Bundles, Packages, Extension Points

All classes neeeded for Lucene integration should be in the bundle org.eclipse.smila.lucene or in bundles extending this package structure. org.eclipse.smila.search should be reserved for Smila Search API and more generic stuff to come (perhaps the highlighting transformer could fit in there).

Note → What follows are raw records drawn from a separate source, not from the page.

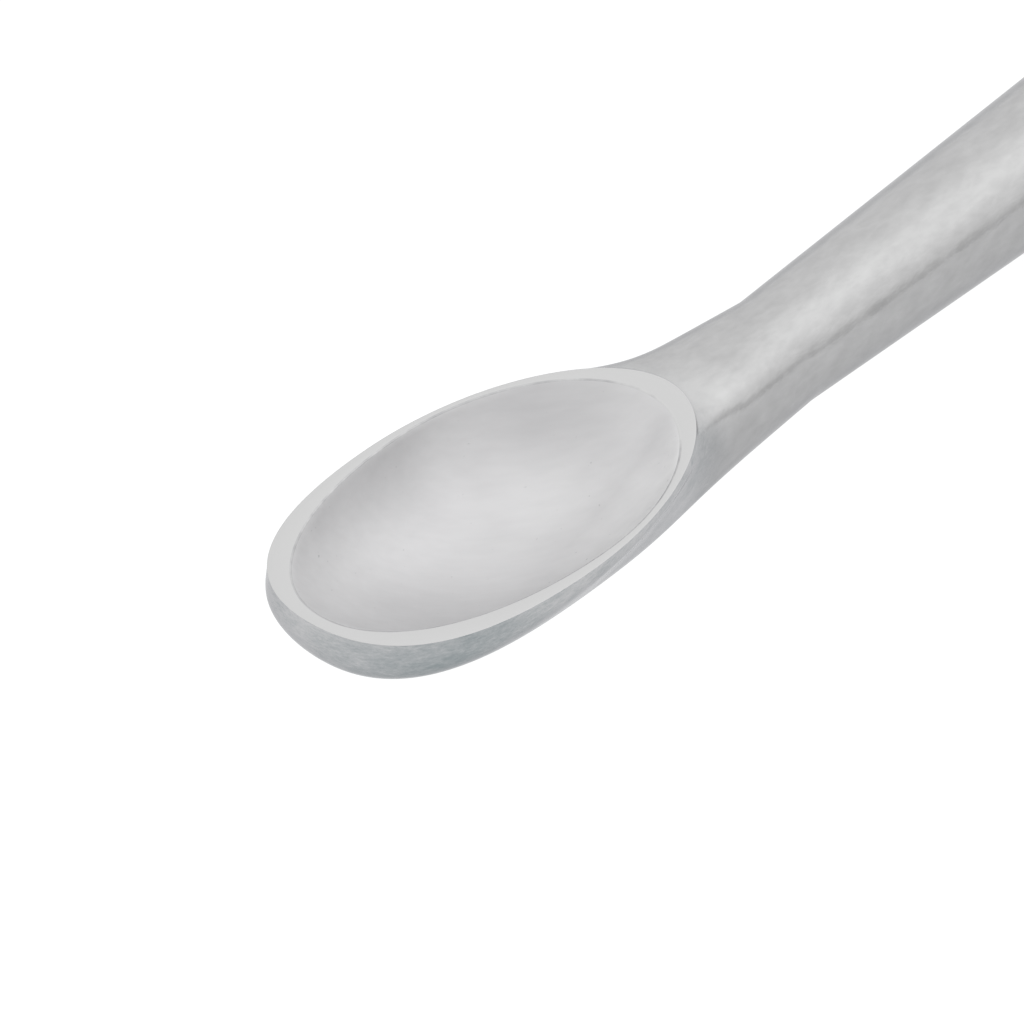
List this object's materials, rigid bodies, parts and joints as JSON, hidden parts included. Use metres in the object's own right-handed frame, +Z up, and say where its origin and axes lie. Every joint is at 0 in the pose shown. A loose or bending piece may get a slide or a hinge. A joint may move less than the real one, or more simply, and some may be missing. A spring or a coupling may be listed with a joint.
{
  "type": "bone scoop",
  "caption": "Sharp egg-shaped steel cup drawn out into a round tapering shaft and a faceted handle, for scooping bone in surgery.",
  "frame": {"origin": "middle of the length and width, on the plane of the handle's lowest flat", "axes": "+X along the shaft's axis from the cup's tip to the butt of the handle, +Z up out of the cup, +Y across the cup"},
  "size_m": [0.17, 0.0104, 0.008],
  "materials": {
    "satin_steel": "satin stainless steel, finely ground flat on the rim and brushed along the outside of the cup"
  },
  "bodies": {
    "root": {"bone_scoop": "satin_steel"}
  },
  "joints": []
}
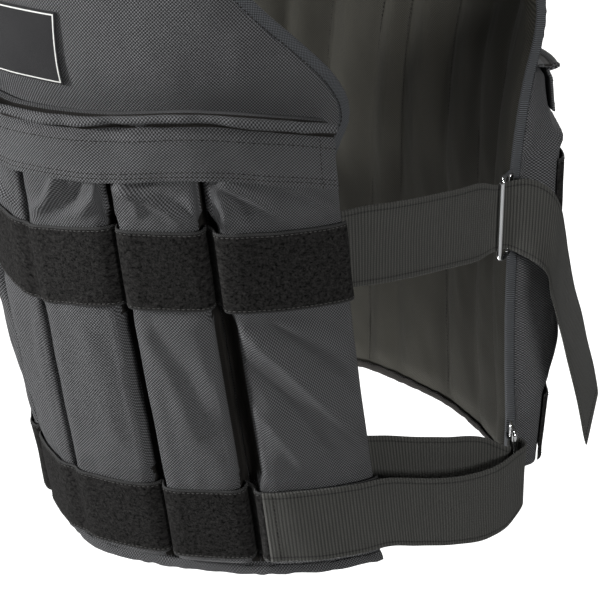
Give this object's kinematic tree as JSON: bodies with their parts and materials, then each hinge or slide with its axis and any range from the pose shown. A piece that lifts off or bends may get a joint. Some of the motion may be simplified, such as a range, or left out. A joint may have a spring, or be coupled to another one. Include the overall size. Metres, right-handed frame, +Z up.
{
  "type": "weighted vest",
  "caption": "Pullover weighted vest in worn form: padded front and back panels with filled pockets, flaps, loop tape, shoulder straps and side straps through wire rings.",
  "frame": {"origin": "the seat on the shoulders: the underside of the shoulder straps' inner edges, midway between front and back, on the vest's middle plane", "axes": "+X to the wearer's left, -Y to the front, +Z up"},
  "size_m": [0.4014, 0.3586, 0.543],
  "materials": {
    "cloth": "coarse dark grey nylon",
    "lining": "fine dark grey lining over wadding",
    "loop_tape": "fuzzy near-black loop pile",
    "binding": "narrow ribbed black tape",
    "label": "smooth black satin",
    "webbing": "ribbed charcoal webbing",
    "ring_wire": "polished"
  },
  "bodies": {
    "root": {"front_panel": "lining", "back_panel": "lining", "front_flap": "cloth", "back_flap": "cloth", "front_hem_tape": "binding", "back_hem_tape": "binding", "front_upper_loop_tape": "loop_tape", "back_upper_loop_tape": "loop_tape", "front_lower_loop_tape": "loop_tape", "back_lower_loop_tape": "loop_tape", "label_patch": "label", "front_pocket_left_inner": "cloth", "front_pocket_left_middle": "cloth", "front_pocket_left_outer": "cloth", "front_pocket_right_inner": "cloth", "front_pocket_right_middle": "cloth", "front_pocket_right_outer": "cloth", "back_pocket_left_inner": "cloth", "back_pocket_left_middle": "cloth", "back_pocket_left_outer": "cloth", "back_pocket_right_inner": "cloth", "back_pocket_right_middle": "cloth", "back_pocket_right_outer": "cloth", "shoulder_strap_left": "cloth", "upper_side_strap_left": "webbing", "upper_ring_left": "ring_wire", "upper_ring_tab_left": "binding", "lower_side_strap_left": "webbing", "lower_ring_left": "ring_wire", "lower_ring_tab_left": "binding", "shoulder_strap_right": "cloth", "upper_side_strap_right": "webbing", "upper_ring_right": "ring_wire", "upper_ring_tab_right": "binding", "lower_side_strap_right": "webbing", "lower_ring_right": "ring_wire", "lower_ring_tab_right": "binding"}
  },
  "joints": []
}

There are some packages and lots of classes I don't know what they are used for:

  • org.eclipse.smila.transformation (except the Highlighting* classes)
  • org.eclipse.smila.transformation.transformer
  • org.eclipse.smila.search.datadictionary - should most of these classes be generated by Jaxb ?
  • org.eclipse.smila.search.feature
  • org.eclipse.smila.search.irm
  • org.eclipse.smila.search.tools - why are such common classes like exception in here ?
  • org.eclipse.smila.search.tools.indexstructur (seems to be obsolete if merged with org.eclipse.smila.lucene)
  • what are all thos D-classes for. Why are the duplicate class names in different packages ? Semms to be some wrapper classes where in turn Lucene classes could be used.
  • what are all those template classes about ? I guess we don't need them anymore.

Also anyfinder bundles make use of extension points. What is it used for ? I don't think that it is needed for a concrete Lucene integration.